L'opuscule , écrit en mars 1921 par Gustave Giraudet et Fernand Grenouillon, "délégué" désigné par ses initiales F.G., 3 mois après le congrès de Tours, se veut didactique "pour faciliter la compréhension de [l'] action par la masse". La forme adoptée s'efforce donc à la simplicité : questions brèves, réponses assurées, vocabulaire accessible, argumentaire carré.
 
Les deux auteurs exposent là sans fard leurs convictions, lesquelles ont pour eux la force de l'évidence, même si plusieurs questions, d'apparence naïve, semblent autant issues de leurs propres doutes ou débats que des interrogations du public, en particulier celles touchant à l'organisation du travail ou à la conquête du pouvoir. "Pourquoi ne parlez-vous pas de l'insurrection armée ?" se demandent-ils par exemple, en abordant un vieux thème de dissensions au sein du mouvement socialiste français.
 
Au-delà des circonstances -la scission du Congrès de Tours toute proche- qui leur inspirent des propos vengeurs sur les "politiciens", les "socialistes bourgeois", les "valets réformistes" ou les "dissidents", on peut lire dans ce catéchisme révolutionnaire la vision du monde et des êtres qu'avaient des militants au sortir de la guerre 14-18, des militants héritiers de la tradition socialiste française, moins marxiste qu'utopiste, et, en dépit de l'allégeance bolchevique revendiquée, assez peu léninistes.
 
Les auteurs ne produisent aucune description de la réalité sociale de leur temps. Ils s'en tiennent à une dénonciation globale de la loi des Riches et de la concurrence, tenant pour acquise la nocivité essentielle de l'une et de l'autre, sans chercher à étayer leur démonstration avec des exemples qui ne devaient pourtant pas leur manquer.Travail de conviction donc, plus que de raison, dans lequel les connaissances précises et documentées n'ont pas leur place. D'où le moralisme de bien des arguments.
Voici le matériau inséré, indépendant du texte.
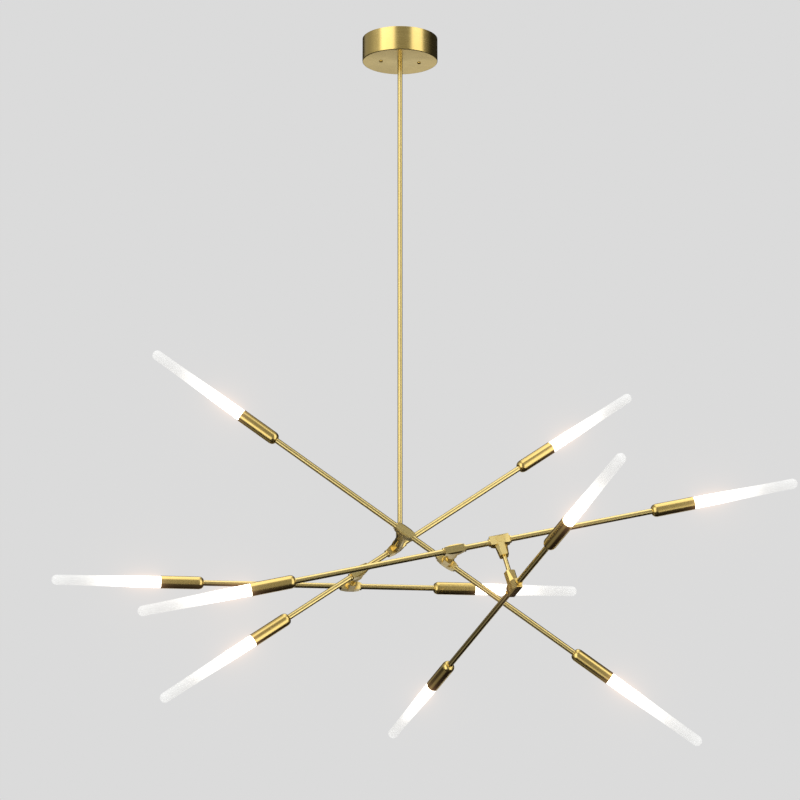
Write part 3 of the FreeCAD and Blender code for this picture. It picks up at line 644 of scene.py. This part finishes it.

Bien qu'on ne découvre aucune trace de son utilisation comme outil de formation ou de propagande, il est possible que l'opuscule ait eu un certain retentissement. Sur les militants issus de la scission d'abord. L'exaltation du congrès de Tours passée, ils se sont vite rendus à l'évidence : la rupture avec les "dissidents" ne les a pas renforcés. Non seulement le mouvement ne recrute pas mais ceux qui sont restés, loin de s'estimer capables de convaincre "la masse", sont privés de dynamisme. D'ailleurs, la section de Blois ne cesse de demander au "centre" un orateur pour animer une réunion publique, faute de pouvoir en produire un. Les adhérents n'ont pu qu'être impressionnés par un ouvrage de conception locale qui donnait à leur mouvement et à leurs certitudes une assise théorique. Quand la cruelle carence de cadres les a contraints à rechercher un secrétaire fédéral, c'est donc vers Gustave Giraudet que quelques-uns se sont tournés (Congrès fédéral du 18 décembre 1921 ; rapport de police, ADLC 4 M 222) -avant que l'idée soit abandonnée.
 
La présence de l'opuscule en plusieurs exemplaires dans la liasse 4 M 222 souligne aussi l'attention que lui ont portée les fonctionnaires de police, en raison sans doute de la personnalité de son auteur principal  (le second, Fernand Grenouillon, militant issu du pacifisme et de l'anarchisme, ne possédant ni les mêmes talents d'expression, ni la même influence). D'où la surveillance étroite et finalement le déplacement du professeur de collège en 1923.
 
L'ouvrage est partagé en 10 chapitres très inégaux (d'une petite page : " les politiciens ", à 6 : " la transformation sociale "), structurés en 52 questions. Le nombre de chapitres et de questions doivent plus à la symbolique des nombres qu'aux exigences de l'exposé: est-ce seulement une facétie des auteurs, décidés à subvertir la forme des catéchismes "réactionnaires" ?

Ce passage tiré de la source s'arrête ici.